I can relate to Adichie’s sentiments. In my own pregnancy, I can honestly say that there is a cultural temptation to always be glowing, always be dressed in the best Target maternity dresses, always be baking or prepping for a baby and obsessively posting to Instagram to document/show off how pregnancy looks on you. Is this a performance?

We can all recognize that celebrities are put under pressure to make pregnancy seem desirable and effortless- but this mentality of #iwokeuplikethis bleeds over into reality in significant ways. Let’s not forget that most women aren’t aware of how freaking hard breastfeeding is or how swollen your ankles will get from a short walk around your eighth month. And, can I tell you the immense guilt and shame I feel when my toddler throws a fit at daycare? Have we done our fellow woman an injustice by only documenting the pretty and posed aspects of bringing new life into the world? And what standards does that set for motherhood in the years to come?
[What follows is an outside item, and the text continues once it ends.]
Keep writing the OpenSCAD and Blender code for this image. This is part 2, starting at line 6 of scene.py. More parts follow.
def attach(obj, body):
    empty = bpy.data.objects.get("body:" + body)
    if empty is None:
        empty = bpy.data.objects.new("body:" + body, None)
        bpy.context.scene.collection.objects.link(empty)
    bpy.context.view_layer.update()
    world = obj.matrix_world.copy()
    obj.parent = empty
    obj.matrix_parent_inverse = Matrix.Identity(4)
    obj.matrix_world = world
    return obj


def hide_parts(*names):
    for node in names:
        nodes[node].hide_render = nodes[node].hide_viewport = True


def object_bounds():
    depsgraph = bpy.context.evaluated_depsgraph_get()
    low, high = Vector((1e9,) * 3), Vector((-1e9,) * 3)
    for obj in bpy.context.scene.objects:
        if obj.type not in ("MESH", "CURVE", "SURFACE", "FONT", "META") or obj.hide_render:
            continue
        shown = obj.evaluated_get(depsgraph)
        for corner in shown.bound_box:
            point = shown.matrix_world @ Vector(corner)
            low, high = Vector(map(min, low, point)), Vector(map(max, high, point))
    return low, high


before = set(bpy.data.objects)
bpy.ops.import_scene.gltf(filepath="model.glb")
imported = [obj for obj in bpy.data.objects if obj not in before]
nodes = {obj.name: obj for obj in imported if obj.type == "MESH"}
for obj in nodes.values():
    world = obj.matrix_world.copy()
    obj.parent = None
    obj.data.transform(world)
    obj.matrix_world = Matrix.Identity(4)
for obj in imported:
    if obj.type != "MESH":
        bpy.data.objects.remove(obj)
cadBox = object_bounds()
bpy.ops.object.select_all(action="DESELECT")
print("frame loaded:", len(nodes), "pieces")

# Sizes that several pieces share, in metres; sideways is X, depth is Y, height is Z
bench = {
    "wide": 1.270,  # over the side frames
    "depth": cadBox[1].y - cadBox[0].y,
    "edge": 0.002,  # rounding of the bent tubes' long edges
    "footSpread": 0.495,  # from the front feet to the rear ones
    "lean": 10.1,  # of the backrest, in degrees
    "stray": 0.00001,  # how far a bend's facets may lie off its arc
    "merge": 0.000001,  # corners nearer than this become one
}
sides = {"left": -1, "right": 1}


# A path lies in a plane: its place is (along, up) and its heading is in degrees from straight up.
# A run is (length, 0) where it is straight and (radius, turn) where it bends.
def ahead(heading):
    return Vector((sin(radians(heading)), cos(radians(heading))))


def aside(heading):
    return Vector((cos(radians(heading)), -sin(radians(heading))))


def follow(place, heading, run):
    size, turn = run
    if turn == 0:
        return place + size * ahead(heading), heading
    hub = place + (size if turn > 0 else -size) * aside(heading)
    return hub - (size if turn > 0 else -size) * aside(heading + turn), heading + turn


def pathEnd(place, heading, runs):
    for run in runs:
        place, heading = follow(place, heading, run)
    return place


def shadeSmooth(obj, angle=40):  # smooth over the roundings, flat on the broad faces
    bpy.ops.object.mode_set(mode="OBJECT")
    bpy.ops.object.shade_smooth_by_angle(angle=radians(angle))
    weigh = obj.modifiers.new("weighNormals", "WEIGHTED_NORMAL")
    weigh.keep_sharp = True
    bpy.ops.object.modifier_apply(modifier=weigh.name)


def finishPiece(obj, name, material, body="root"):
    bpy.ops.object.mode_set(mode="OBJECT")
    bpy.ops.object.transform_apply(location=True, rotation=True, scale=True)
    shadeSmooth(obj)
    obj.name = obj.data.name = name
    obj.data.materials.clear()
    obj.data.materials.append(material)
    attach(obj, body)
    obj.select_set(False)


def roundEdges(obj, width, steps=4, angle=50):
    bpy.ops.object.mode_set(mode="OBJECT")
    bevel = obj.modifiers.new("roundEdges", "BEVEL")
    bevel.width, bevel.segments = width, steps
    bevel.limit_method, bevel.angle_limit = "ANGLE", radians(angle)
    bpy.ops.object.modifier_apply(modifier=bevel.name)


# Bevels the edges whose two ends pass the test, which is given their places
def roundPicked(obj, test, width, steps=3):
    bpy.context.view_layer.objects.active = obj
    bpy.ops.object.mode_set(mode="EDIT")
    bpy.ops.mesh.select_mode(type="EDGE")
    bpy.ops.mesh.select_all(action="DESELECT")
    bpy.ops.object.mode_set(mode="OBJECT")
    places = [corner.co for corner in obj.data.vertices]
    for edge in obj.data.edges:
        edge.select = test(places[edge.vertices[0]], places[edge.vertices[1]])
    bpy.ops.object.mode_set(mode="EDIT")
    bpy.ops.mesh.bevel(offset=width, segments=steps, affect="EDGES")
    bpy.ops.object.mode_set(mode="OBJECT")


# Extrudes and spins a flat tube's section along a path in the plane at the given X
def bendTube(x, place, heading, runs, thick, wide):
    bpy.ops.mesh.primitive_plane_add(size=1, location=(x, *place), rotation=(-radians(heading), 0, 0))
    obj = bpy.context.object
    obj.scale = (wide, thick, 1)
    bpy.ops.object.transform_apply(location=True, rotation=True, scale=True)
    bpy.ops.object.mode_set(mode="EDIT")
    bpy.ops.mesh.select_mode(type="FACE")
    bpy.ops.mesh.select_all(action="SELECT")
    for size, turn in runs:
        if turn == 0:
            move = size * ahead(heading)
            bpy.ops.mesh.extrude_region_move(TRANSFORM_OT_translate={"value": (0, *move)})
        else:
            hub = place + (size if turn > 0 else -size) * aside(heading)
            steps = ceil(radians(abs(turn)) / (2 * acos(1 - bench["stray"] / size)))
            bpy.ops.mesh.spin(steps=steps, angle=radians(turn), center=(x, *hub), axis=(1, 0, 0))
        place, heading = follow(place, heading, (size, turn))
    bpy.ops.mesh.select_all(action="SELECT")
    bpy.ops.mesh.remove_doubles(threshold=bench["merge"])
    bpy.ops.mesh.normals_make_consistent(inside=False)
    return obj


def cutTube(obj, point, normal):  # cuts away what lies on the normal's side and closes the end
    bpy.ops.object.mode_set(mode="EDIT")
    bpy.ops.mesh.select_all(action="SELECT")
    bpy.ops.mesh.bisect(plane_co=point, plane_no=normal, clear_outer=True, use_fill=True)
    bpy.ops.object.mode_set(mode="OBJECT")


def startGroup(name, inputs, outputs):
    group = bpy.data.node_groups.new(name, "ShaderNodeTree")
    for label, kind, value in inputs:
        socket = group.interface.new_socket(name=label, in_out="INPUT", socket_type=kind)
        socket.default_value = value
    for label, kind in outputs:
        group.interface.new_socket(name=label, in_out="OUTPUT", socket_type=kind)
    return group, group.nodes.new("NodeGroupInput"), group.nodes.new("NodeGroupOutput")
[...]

And, what about fatherhood? Why don’t fathers succumb to the pressures of making their transition into parenthood seem light and airy? In fact, do we do the opposite to men? Do we just make fathers seem so clueless and lost that we don’t really expect much? In some ways, this lack of expectations for men combined with the highly unrealistic expectations for women results in not only a mentality of fathers being glorified “babysitters,” but also greater pressure for new moms- they are alone in the pressure with a partner who is devoid of influence from society. New moms are made to answer for all the faults of their pregnancy and children, whereas dads, at no real fault of their own, are coddled and praised for even the most minuscule competence in parenthood. What is this world?

I want to know what you think. Did you feel like you had to perform your pregnancy? What about your husband or partner, did they have the same pressure?